== What needs to be done ==
Copy nothing but the lines below running from the line containing "Write part 2" through the line containing "camera.location = eye", both end lines included.
******************************
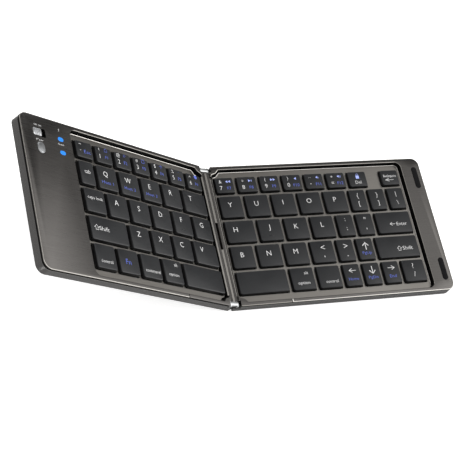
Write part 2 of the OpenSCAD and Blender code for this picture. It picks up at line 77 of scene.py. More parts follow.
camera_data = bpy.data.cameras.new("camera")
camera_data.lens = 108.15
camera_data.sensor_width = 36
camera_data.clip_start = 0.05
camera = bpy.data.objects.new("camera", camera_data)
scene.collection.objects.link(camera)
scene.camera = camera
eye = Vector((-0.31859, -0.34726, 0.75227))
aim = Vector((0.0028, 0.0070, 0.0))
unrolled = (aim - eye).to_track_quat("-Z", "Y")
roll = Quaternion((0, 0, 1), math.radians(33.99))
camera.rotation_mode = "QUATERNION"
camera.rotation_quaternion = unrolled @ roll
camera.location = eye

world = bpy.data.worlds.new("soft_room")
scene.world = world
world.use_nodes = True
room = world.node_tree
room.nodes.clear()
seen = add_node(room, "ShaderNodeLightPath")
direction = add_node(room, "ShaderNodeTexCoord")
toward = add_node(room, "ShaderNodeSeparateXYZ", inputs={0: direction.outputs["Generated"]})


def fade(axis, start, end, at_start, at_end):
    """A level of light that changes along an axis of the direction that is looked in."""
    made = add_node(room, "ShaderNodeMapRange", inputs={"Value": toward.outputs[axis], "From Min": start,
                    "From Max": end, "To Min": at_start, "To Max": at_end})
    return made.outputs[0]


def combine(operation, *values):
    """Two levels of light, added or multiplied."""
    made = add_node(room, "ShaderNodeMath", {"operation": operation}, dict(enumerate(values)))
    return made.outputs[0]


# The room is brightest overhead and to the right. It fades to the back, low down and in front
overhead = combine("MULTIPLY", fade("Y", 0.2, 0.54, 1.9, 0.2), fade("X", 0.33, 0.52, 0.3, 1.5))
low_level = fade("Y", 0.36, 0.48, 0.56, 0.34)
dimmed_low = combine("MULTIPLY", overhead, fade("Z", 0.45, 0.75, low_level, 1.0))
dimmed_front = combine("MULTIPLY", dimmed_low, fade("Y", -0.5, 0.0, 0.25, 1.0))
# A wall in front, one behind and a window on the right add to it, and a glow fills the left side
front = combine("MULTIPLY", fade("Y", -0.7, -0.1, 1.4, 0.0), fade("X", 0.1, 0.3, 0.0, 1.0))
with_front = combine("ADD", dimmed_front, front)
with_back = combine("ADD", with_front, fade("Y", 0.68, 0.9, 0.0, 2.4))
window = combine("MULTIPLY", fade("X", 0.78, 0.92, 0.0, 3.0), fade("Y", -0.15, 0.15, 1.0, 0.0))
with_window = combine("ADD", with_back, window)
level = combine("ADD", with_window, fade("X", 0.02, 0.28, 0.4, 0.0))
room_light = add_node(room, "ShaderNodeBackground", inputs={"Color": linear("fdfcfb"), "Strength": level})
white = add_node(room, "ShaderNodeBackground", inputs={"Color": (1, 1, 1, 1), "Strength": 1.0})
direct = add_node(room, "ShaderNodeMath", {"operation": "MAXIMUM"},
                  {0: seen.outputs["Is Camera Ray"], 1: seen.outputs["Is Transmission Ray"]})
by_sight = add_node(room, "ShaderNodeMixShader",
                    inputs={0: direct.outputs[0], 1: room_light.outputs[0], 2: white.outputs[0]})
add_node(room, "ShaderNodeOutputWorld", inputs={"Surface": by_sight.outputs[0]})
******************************
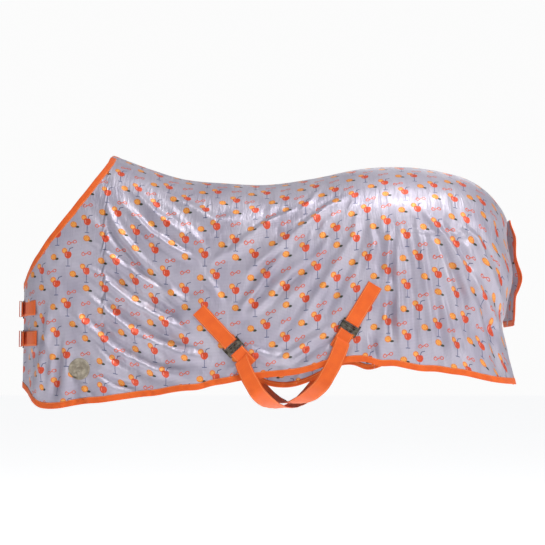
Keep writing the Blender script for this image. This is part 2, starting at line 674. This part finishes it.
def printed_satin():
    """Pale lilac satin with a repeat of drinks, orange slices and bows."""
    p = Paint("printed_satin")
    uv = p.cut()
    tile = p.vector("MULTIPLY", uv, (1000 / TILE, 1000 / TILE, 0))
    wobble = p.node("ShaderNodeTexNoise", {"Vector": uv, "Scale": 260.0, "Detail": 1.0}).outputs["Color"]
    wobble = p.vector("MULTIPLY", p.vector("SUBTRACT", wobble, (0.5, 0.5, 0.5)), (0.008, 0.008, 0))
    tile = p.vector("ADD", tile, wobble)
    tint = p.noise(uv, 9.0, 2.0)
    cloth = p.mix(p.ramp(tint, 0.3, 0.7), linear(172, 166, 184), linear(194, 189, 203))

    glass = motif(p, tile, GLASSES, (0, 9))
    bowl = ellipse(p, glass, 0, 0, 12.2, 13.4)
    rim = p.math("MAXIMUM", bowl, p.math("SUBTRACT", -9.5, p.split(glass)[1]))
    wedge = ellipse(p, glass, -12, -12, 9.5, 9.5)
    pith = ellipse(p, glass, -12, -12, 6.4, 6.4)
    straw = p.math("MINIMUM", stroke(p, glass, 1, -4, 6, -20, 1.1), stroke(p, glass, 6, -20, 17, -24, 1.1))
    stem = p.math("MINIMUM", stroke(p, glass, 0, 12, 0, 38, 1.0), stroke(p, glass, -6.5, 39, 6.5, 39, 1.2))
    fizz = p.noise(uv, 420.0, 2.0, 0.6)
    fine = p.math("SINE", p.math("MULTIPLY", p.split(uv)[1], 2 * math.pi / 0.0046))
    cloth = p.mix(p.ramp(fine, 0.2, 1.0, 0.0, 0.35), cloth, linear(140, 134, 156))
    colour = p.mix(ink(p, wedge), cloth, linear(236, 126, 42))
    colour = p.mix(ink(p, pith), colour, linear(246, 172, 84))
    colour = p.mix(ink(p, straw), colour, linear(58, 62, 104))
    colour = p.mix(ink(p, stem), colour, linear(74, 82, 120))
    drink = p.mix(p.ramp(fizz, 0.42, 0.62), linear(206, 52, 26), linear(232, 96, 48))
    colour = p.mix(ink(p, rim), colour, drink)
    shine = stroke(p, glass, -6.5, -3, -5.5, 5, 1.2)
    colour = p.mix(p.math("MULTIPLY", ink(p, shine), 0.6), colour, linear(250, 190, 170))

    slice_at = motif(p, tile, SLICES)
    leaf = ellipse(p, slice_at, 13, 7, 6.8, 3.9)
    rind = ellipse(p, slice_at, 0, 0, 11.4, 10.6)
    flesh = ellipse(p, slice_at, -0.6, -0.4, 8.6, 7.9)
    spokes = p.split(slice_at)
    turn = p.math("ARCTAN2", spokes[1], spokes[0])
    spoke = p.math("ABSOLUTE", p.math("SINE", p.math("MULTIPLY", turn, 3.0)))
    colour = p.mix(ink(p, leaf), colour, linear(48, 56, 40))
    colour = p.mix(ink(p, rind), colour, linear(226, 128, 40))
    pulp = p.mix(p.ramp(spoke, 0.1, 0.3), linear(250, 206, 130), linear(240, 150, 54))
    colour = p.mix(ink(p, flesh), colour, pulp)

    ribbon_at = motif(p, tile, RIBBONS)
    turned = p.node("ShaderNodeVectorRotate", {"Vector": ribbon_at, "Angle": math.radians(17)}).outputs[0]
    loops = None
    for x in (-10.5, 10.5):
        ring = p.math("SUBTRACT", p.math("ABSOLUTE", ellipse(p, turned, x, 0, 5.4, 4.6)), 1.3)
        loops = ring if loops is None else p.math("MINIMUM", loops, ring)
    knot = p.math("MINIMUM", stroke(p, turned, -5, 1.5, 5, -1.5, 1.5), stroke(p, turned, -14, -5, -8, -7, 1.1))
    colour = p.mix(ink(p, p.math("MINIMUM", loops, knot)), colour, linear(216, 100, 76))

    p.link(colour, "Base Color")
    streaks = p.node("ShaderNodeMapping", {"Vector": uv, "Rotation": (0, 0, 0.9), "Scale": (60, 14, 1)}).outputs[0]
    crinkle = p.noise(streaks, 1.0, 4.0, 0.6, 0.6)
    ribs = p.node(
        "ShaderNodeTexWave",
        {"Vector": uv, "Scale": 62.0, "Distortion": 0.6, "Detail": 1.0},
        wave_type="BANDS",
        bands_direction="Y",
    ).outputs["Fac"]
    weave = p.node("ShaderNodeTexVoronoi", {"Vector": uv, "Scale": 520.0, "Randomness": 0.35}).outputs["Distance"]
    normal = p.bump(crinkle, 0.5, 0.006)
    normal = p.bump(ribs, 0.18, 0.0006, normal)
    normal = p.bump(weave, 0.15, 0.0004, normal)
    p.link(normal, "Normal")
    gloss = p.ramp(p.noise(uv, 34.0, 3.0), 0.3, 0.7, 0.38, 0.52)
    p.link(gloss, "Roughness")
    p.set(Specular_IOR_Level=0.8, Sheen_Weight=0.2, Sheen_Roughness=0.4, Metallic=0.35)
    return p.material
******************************
== Exercise solution ==
Write part 2 of the OpenSCAD and Blender code for this picture. It picks up at line 77 of scene.py. More parts follow.
camera_data = bpy.data.cameras.new("camera")
camera_data.lens = 108.15
camera_data.sensor_width = 36
camera_data.clip_start = 0.05
camera = bpy.data.objects.new("camera", camera_data)
scene.collection.objects.link(camera)
scene.camera = camera
eye = Vector((-0.31859, -0.34726, 0.75227))
aim = Vector((0.0028, 0.0070, 0.0))
unrolled = (aim - eye).to_track_quat("-Z", "Y")
roll = Quaternion((0, 0, 1), math.radians(33.99))
camera.rotation_mode = "QUATERNION"
camera.rotation_quaternion = unrolled @ roll
camera.location = eye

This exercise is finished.